The AfD attack on foreigners, above all Muslims, was the basis for success. It catered to wide-spread feelings of insecurity. Uncertainty about having employment the next day, not forced into some short-term, part-time, underpaid job, about being able to pay the rent and raise a family, led to a disbelief in all the old parties, which promised so much and delivered so little.
AfD voter composition varied; it was often less working class or jobless people than middle-class groups. But everywhere the old tried-and-true solution was applied, only marginally against Jews but, as in most of Europe and increasingly in the USA, primarily against ‘Islamification’. Paradoxically, these feelings and votes for the AfD were strongest in eastern Germany where the number of people of non-German background was by far the lowest, fewer than 3%. But these areas were worst hit economically and most unsettled by systemic change.
Hate-foreigner feelings, fostered by sensational media reports on terrorists or felonies large and small, often by jobless young North Africans, and far less on violent attacks against immigrants, including the torching of their buildings, occupied or not, enflamed chauvinist minds and successes grew accordingly.
In 2013, the AfD barely missed the 5% hurdle needed to get into the Bundestag; after 2014 it got double-digit results everywhere but in Hamburg and Bremen, and celebrated frightening East German successes: 20.8% in Mecklenburg-West Pomerania and in Saxony-Anhalt 24.4%, making it second strongest party. Its strong showing of 14.2% in Berlin in September gave it 25 seats in the 160-seat legislature. It currently stands in national polls at about 14%, ahead of the Greens and De Linke (The Left). Its successes mean financial subsidies from the government and a far louder presence in a media never hesitant in giving telegenic Frau Petry a hearing.

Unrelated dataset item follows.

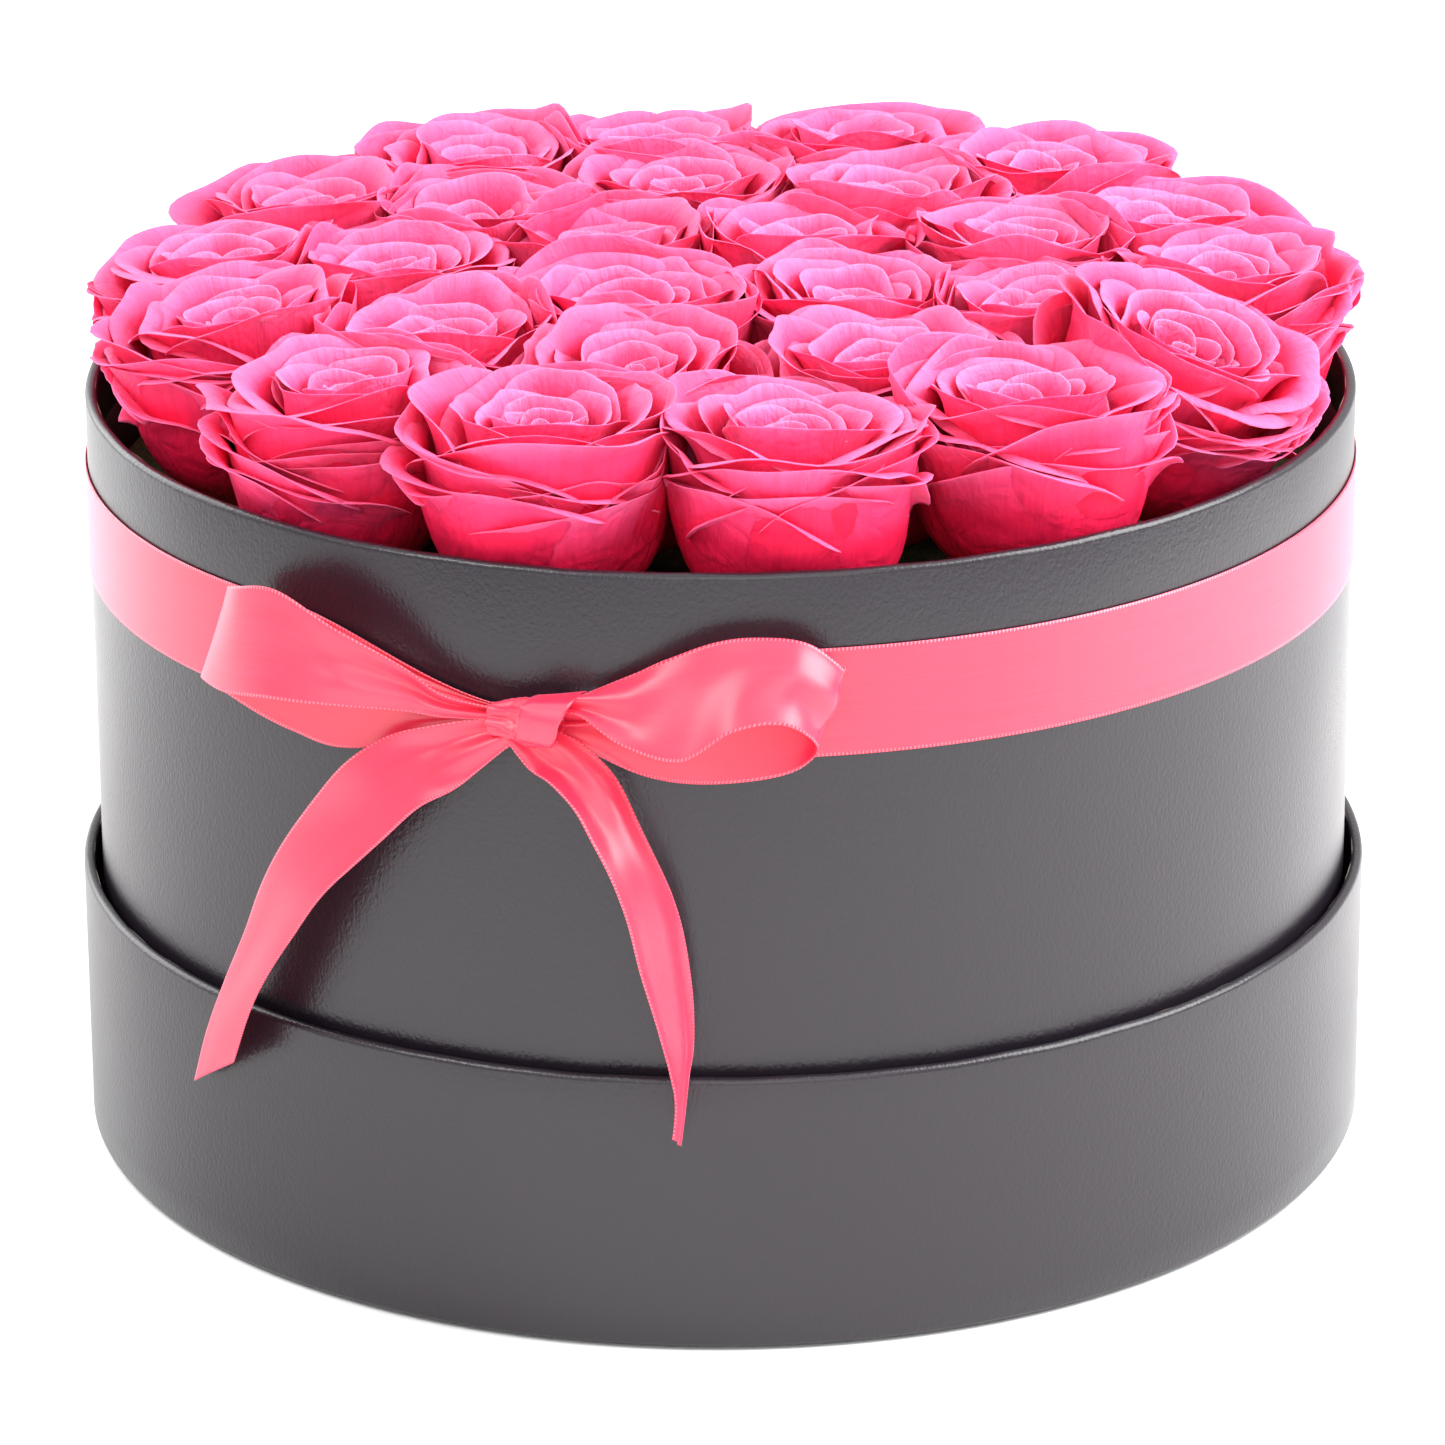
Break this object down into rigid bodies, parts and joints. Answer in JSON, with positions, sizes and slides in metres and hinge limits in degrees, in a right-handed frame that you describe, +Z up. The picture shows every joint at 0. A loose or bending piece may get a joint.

What about the De Linke? Of course, it opposes the AfD in every way for the two are implacable foes. But the media again try to equate ‘far right ‘ with ‘far left ‘, most visibly during a joint TV appearance by Petry with Sahra Wagenknecht, a main De Linke theoretician and co-chair of its caucus in the Bundestag. Perhaps the idea was a mistake, some in De Linke criticized Wagenknecht for the debate; the moderator, and later the media, stressed that both opposed the euro, the CETA and TTIP trade treaties with the USA and criticised Merkel’s immigration policies. Of course, their reasons were antagonistic, with Wagenknecht stressing the need to eliminate the causes of refugee immigration and never nearing Petry’s nationalist argumentation.
One criticism regarding De Linke is harder to dismiss. Widespread distrust of the old parties too often includes it, and many protest voters now check the AfD on election ballots. Especially in eastern Germany, De Linke rarely succeeds in responding sufficiently, with aiming at coalitions with Greens and Social Democrats, already achieved in two states and probably Berlin, miserably unsuccessfully in two others, and not with vigorous campaigns in the streets, in front of or inside factories and at job application centers, proving that it fights for people’s needs and rights – and for a better society. Far too respectable, it rarely shows the courage and determination which won huge audiences for Bernie and Jeremy. Where de Linke does not present convincing alternatives the AfD wins out, and its successes push most other parties rightward.
Last spring, on the top of the border, the 3000-metre high Zugspitze, Frau Petry met Heinz-Christian Stracke, leader of Austria’s far-right Freedom Party (FPÖ), which may soon win the presidency. This media photo-op aimed at strengthening Petry‘s inner-party status but also symbolized ties or parallels with parties in France, the Netherlands, Scandinavia, perhaps with UKIP, and with governments in Poland, Hungary and elsewhere. With the economy stumbling even in Germany, déjà vu feelings are unavoidable, and the necessity for an offensive by all forces of the left, and workers’ organisations in particular, is becoming almost desperately urgent.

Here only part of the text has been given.